You might get something out of this site if:
You think an awesome experience is something everyone else always has
You think adventure is looking at the ladies dainties in the Sears Catalog :)
You've got more cousins than Carters' got little pills
You find people are always telling you that you're definitely the most interesting person they've ever met
You don't like high stress jobs. Like when your husband tells you that you've got to the mow the lawn TWICE this year.
Just wait until you discover what living life on the road is really like.
--The Great Kiva
There are lots of buttons and links here, some might go somewhere, most probably don't. Even I, smart as I am :) ain't got'em all figured out yet. But like some feller said, "It ain't the destination, it's how many times you got to repair the brakes during the journey, otherwise you might not be able to stop when you get to where you didn't know you were going."
Don't worry about what this website costs. You get the RV Dreamers bug you'll learn right quick you'll need to keep every penny you got. :) But if your a real smart feller and come up with a way of gettin' people to send you money so you can live it up, keep it to yourself. Cause if someone else does it, it might chip away at your good fortune.
Oh, one last thing, if you just got to support something, Support Our Troops, they're keeping our country safe so we can live this life.
This website is dedicated to my grandpap who always said, "Boy, you got a knack for doing the dumbest things." And how could I forget my city feller cousin (the one whose name I never learned) and his cute wife :):), who gave Nilda and me the RV Dreamers bug when they told us about the Great Kiva on the day they got lost.
Wednesday, March 9, 2011
RV-Dreamers Glossery, Preface and A-B
That newlie had provided us with about an hours worth of entertainment when he come in the other night about 10 o’clock. What with him a hittin’ that tree then a knockin’ over his electric post, the whole campground was a gathered around watching. I’d best save what else he done fer a regular post, but that’s why when I was a trying to educate him on some on the finer points of the mobile, mobile home life, at which time he up and says to me, “I.M., What with your unique view of things, you ought to put together a glossery of terms to help out newlies like us to better understand what this here life on the road is like, and so’s we can understand what you old timers is a talkin’ about.
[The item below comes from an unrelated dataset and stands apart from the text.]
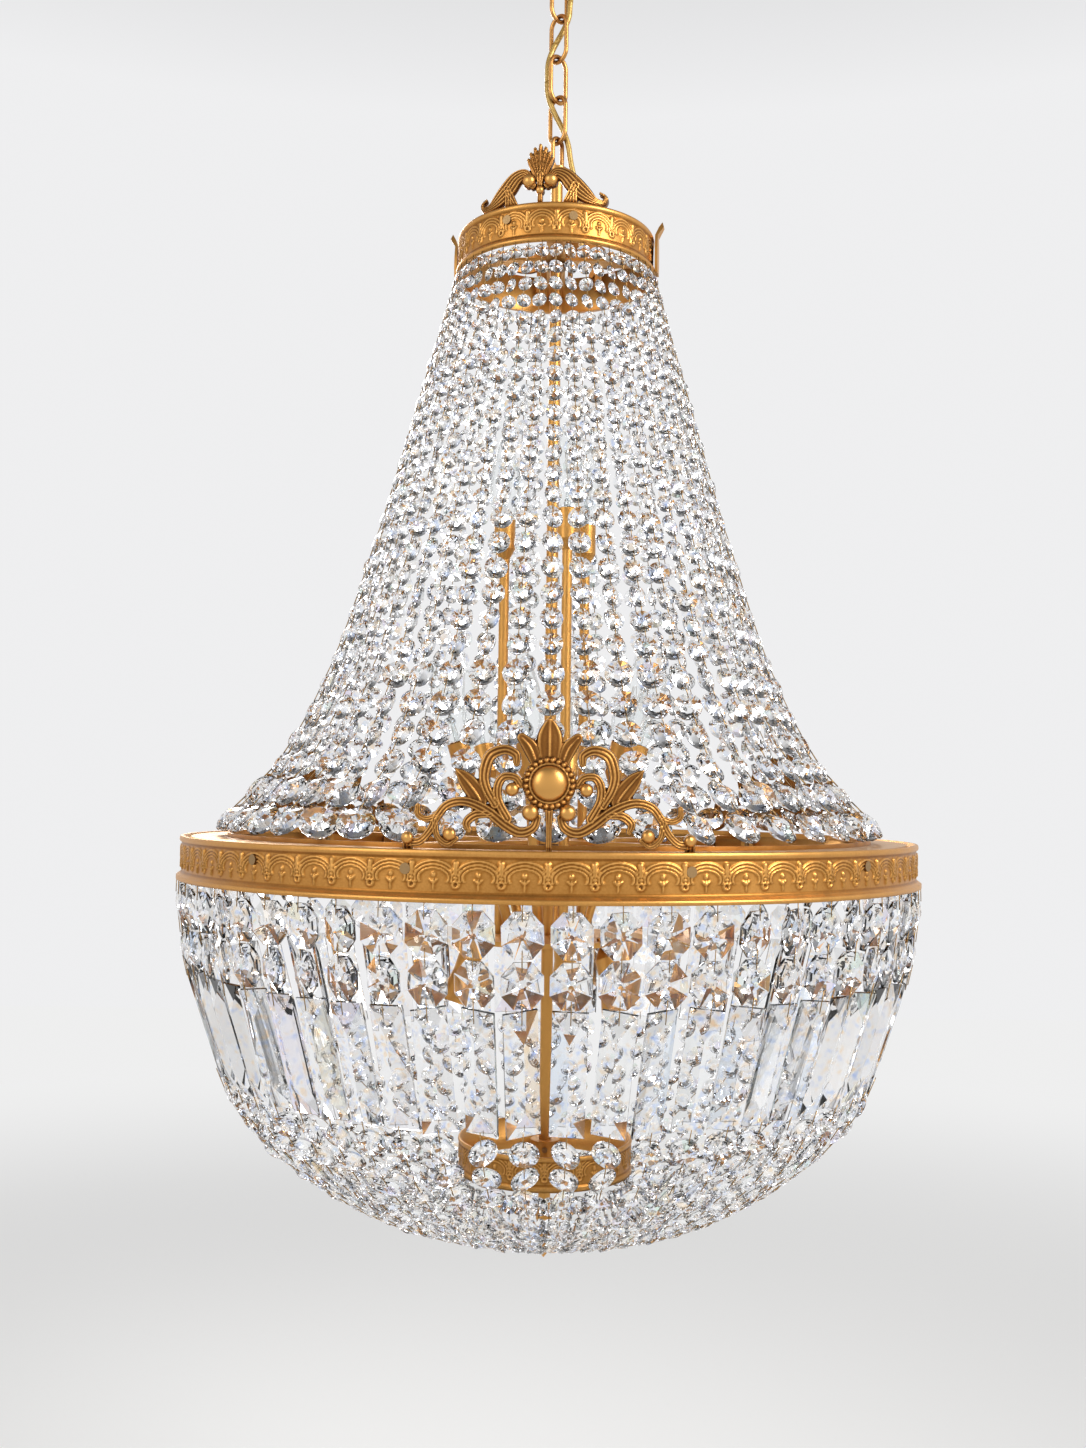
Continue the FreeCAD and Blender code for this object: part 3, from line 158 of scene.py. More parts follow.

That just about cause my head to swell up like a bullfrog gittin' ready to croak, but recalling that lots of other folks along the way have called me a unique individual, I just let it lay for a while. Later I asked Nilda what she thought of that idea, and she was most encouraging, tellin’ me that it would provide a new outlet for my writin’ talents and also make intersting readin’ for folks livin’ this here mobile, mobile home life if they was ever to stumble across my writin’s. So fer all you newlies and any others that’s havin’ trouble understandin’ all them fancy words that gets flung around about mobile, moble homes, what follows should educate you right up to speed.
Every campgrounds got one. Some old feller whose always smilin' away and telling stories ain't nobody wants to hear, with him a blowin' air like one of them hotair balloon things. It is also a part on a mobile, mobile home that supposed to hold air but usually don't.
It took me a while to figure out why them old boys was always a refirrin' to that brown stuff they was a spillin at them so called dump stations, as black water, when it weren't. But then I started a payin' attention to what they was a mummblin' when they was a spillin' that stuff all over, includin' on they's ownself, and recollecting that term, "painting the air black with four letter'd words", I knowed right off how brown got to be black.
Some feller told me is was a "plastic portable waste holding tank generally made in the color of blue”. Watching a feller try to use one once, it come to me that this is a younger cousin of the black tank, only with this one they paint the air blue with words stead of black.
This one throwed me for some time as I couldn't figure out why if them people was a going a huntin’ with their coon dogs, did they always brung their own food and sat a round the campfire instead of a going out and a tryin' to hunt so's they could have some good fresh meat to eat. Then a feller learned me that a sittin' around a fire out in the middle of nowhere was exactly what this boon docking thing was. Sure seems like a waste of a good coon dog to me.
To quote a definition I read somewheres best I can recollect: “A commercial bus that is usually converted into a mobile, mobile home and is highly customized with luxury components, meaning they are typically the largest and most prestigious mobile, mobile home's available”. Obviously the feller that wrote that ain't never owned one, he just gets paid for writin' words. It's like them BusNuts boys is always saying, "If owning a bus conversion don't convert you into a ravin' manic, you was already a ravin' maniac afore you got it."